--- Data shown ---
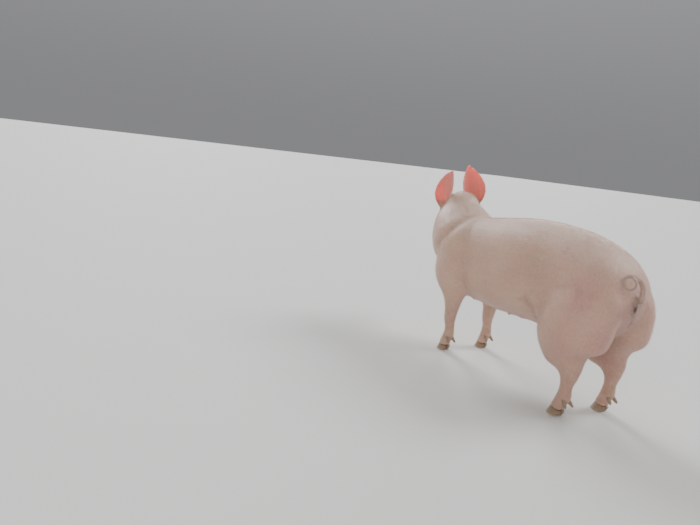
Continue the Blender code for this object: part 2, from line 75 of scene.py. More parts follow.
# The head's own frame starts at the snout's disc: X to its left, Y back along it and Z up.
HEAD_TURN, HEAD_NOD, HEAD_ROLL = math.radians(36), math.radians(27), math.radians(13)
EYES_IN_HEAD = Vector((0.0, 0.1341, 0.0354))
EYE_RADIUS = 0.0105
EYE_LOOKS = Vector((0.88, -0.40, 0.24))
LID_HALF_LENGTH, LID_HALF_HEIGHT = 0.0092, 0.0056
LID_THICKNESS = 0.0014
NOSTRIL = Vector((0.0105, -0.002, 0.001))
NOSTRIL_RADII, NOSTRIL_DEPTH, NOSTRIL_TURN = (0.0040, 0.0058), 0.0085, (0.94, 0.34)
DISC_RADII = (0.0295, 0.0248)
WRINKLES_START, WRINKLE_STEP, WRINKLE_HEIGHT = 0.0215, 0.0078, 0.00050
# The mouth's groove and the lips beside it: half width, and depth or height.
GROOVE_WIDTH, GROOVE_DEPTH = 0.0019, 0.0050
LIP_PLACE, LIP_WIDTH, LIP_HEIGHT = 0.0062, 0.0036, 0.0014

# The ear, as in the solids: the way along, the width of the leaf, and the angle that it is rolled through.
EAR_PROFILE = (
    (-0.10, 0.44, 290),
    (0.00, 0.53, 258),
    (0.12, 0.69, 205),
    (0.28, 0.78, 150),
    (0.45, 0.77, 118),
    (0.62, 0.65, 100),
    (0.78, 0.46, 88),
    (0.90, 0.25, 80),
    (0.97, 0.11, 70),
    (1.00, 0.04, 60),
)
EAR_LENGTH = 0.150
EAR_THICKNESS = 0.0052
EAR_CUP = 0.012
EAR_SET_IN = 0.009
EAR_RIM_THINNING = 0.45
EAR_TIP_THINNING = 0.35
EAR_LEAST = 0.0036
EAR_IN_HEAD = Vector((0.052, 0.197, 0.058))
# How each ear leans in and back, and the way that it opens, in degrees.
EAR_HOLD = {"left": (22, 47, 38), "right": (8, 30, 74)}
# The veins on its back: where one starts across the leaf, how it leans, and how it winds.
EAR_VEINS = ((-0.55, -0.25, 0.3), (-0.18, -0.12, -0.2), (0.15, 0.10, 0.25), (0.52, 0.30, -0.3))

# The line of the lips in the head's frame, from the snout to the corner of the mouth.
MOUTH = (
    (0.000, 0.0150, -0.0255),
    (0.014, 0.0180, -0.0245),
    (0.022, 0.0320, -0.0235),
    (0.029, 0.0540, -0.0245),
    (0.034, 0.0760, -0.0265),
    (0.039, 0.0960, -0.0275),
    (0.045, 0.1120, -0.0240),
)

# How far back of the disc the head is sculpted.
HEAD_REACH = 0.30

# Soft swellings of a side of the head: where, reach, height. And its creases: a line, width, depth.
HEAD_SWELLINGS = (
    ((0.040, 0.150, 0.052), 0.016, 0.0018),
    ((0.045, 0.128, 0.010), 0.014, -0.0012),
    ((0.062, 0.180, -0.020), 0.034, 0.0034),
    ((0.050, 0.215, -0.070), 0.032, 0.0030),
    ((0.034, 0.100, 0.016), 0.020, -0.0010),
)
HEAD_CREASES = (
    (((0.038, 0.104, 0.018), (0.046, 0.120, 0.000), (0.054, 0.142, -0.018)), 0.0062, 0.0014),
    (((0.053, 0.150, 0.018), (0.060, 0.168, 0.012), (0.066, 0.186, 0.014)), 0.0045, 0.0010),
    (((0.022, 0.118, 0.052), (0.030, 0.136, 0.056), (0.036, 0.158, 0.062)), 0.0034, 0.0008),
    (((0.050, 0.196, -0.080), (0.068, 0.214, -0.048), (0.074, 0.224, -0.010)), 0.0080, 0.0024),
)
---
Requirements.
Of all the lines above, how many contain the word "from"? Give the number and nothing else.

Output for this exercise.
2